> _EXERCISE BRIEF_
Copy exactly, please, the lines of the data from its start through the line containing "hand for building".
-.-.-
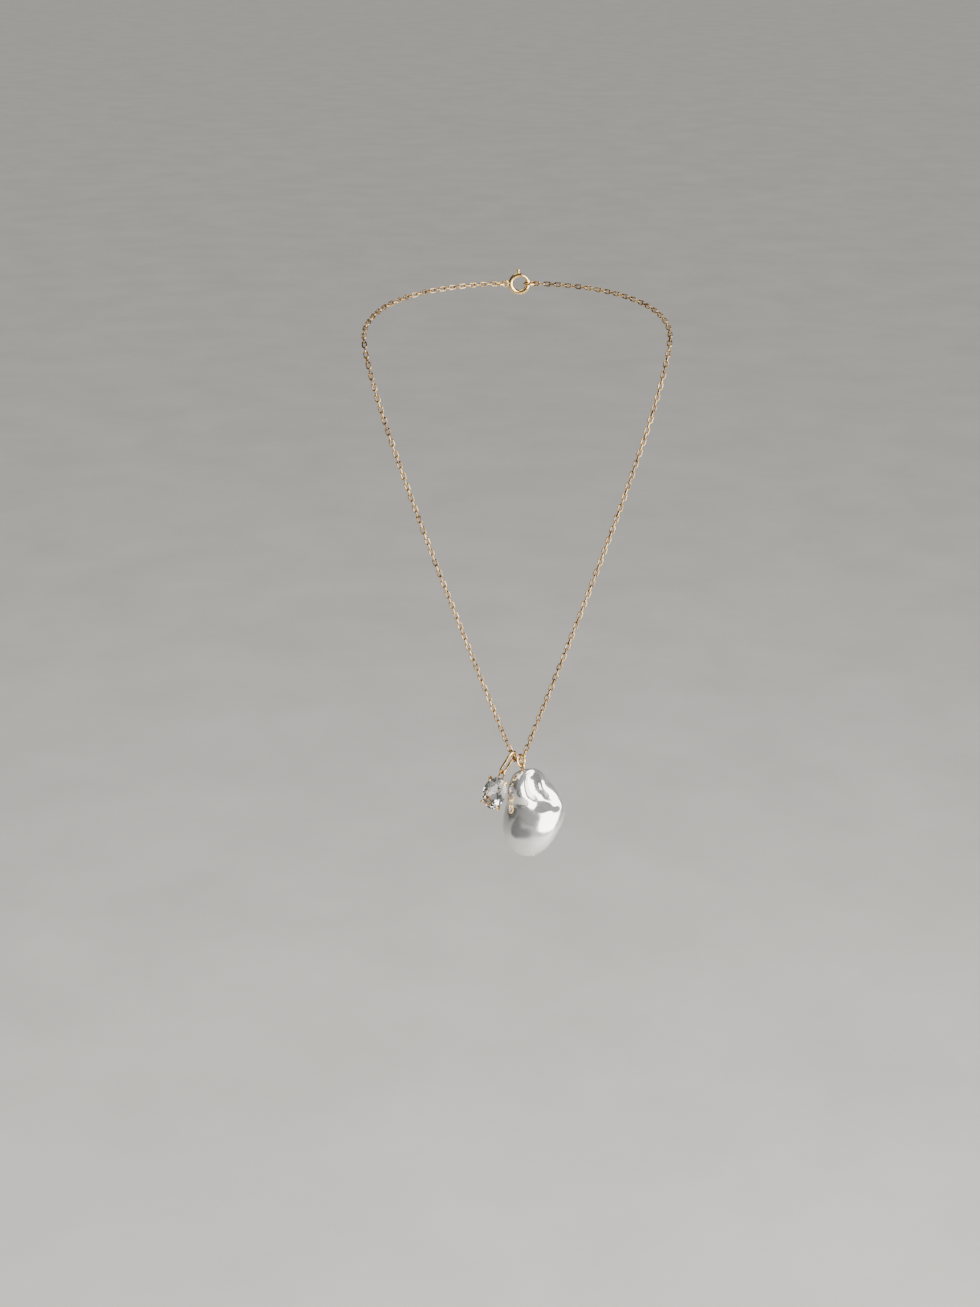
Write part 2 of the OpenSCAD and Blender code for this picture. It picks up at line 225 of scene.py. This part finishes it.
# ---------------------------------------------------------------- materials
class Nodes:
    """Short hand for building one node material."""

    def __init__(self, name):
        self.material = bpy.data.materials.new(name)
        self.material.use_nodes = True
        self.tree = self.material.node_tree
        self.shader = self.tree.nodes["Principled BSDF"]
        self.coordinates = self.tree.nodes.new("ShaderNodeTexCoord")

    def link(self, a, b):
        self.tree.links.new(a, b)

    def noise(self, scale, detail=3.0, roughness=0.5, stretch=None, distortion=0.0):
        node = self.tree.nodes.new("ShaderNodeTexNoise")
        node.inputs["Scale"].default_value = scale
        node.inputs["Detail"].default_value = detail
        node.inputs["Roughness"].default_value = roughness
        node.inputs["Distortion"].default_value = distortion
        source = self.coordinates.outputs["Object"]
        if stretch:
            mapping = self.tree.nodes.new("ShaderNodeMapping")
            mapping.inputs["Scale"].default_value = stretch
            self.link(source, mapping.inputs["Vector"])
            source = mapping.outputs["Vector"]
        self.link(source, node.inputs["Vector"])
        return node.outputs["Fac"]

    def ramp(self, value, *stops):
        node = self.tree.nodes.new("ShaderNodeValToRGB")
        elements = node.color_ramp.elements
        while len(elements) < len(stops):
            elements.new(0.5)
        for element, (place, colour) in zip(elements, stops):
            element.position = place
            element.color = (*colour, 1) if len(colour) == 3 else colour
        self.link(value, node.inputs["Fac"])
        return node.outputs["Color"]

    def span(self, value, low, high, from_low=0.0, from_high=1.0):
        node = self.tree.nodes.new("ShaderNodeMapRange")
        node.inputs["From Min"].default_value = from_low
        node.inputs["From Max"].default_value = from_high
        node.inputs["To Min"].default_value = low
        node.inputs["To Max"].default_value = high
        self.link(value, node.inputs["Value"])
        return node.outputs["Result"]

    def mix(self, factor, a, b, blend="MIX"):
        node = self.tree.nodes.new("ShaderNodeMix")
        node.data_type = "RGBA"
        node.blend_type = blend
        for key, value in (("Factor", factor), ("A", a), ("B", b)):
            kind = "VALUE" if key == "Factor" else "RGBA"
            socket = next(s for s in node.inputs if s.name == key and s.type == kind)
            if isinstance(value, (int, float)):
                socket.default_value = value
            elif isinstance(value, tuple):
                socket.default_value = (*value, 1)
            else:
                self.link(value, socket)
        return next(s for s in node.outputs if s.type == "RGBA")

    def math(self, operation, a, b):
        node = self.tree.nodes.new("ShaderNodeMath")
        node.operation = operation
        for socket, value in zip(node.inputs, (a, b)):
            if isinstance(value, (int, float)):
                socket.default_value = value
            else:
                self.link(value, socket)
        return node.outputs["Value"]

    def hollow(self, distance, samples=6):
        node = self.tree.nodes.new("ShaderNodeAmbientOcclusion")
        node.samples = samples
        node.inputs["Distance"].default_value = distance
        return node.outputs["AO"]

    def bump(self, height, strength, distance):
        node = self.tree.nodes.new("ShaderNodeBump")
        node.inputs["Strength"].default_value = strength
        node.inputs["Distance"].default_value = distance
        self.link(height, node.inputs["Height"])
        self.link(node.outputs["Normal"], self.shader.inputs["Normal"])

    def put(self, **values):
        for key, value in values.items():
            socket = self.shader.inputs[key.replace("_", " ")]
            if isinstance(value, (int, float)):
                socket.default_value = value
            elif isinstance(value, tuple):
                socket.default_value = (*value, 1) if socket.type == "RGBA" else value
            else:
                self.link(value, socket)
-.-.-
> _ANSWER TO THE EXERCISE_
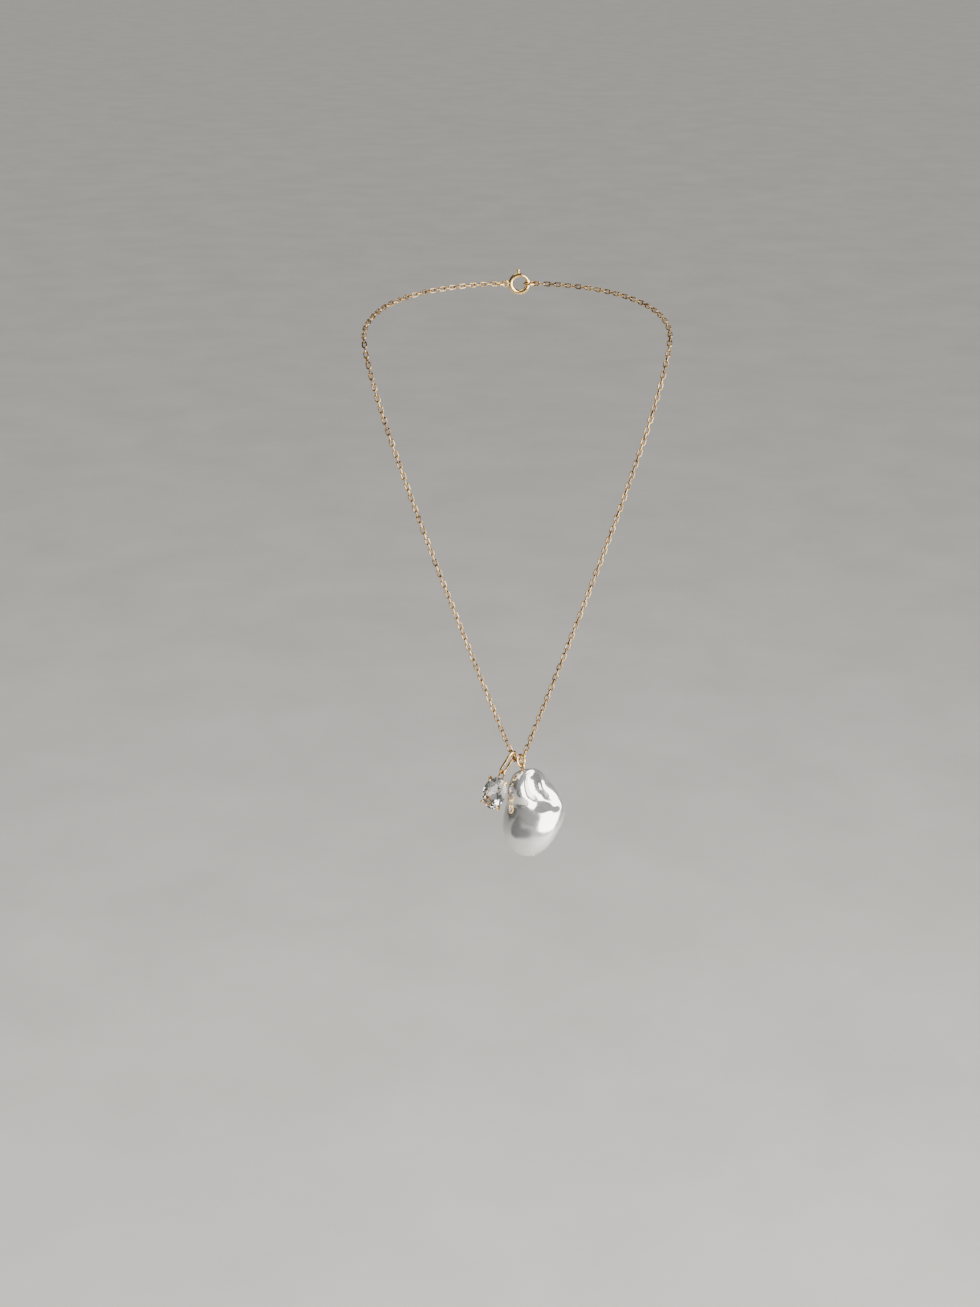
Write part 2 of the OpenSCAD and Blender code for this picture. It picks up at line 225 of scene.py. This part finishes it.
# ---------------------------------------------------------------- materials
class Nodes:
    """Short hand for building one node material."""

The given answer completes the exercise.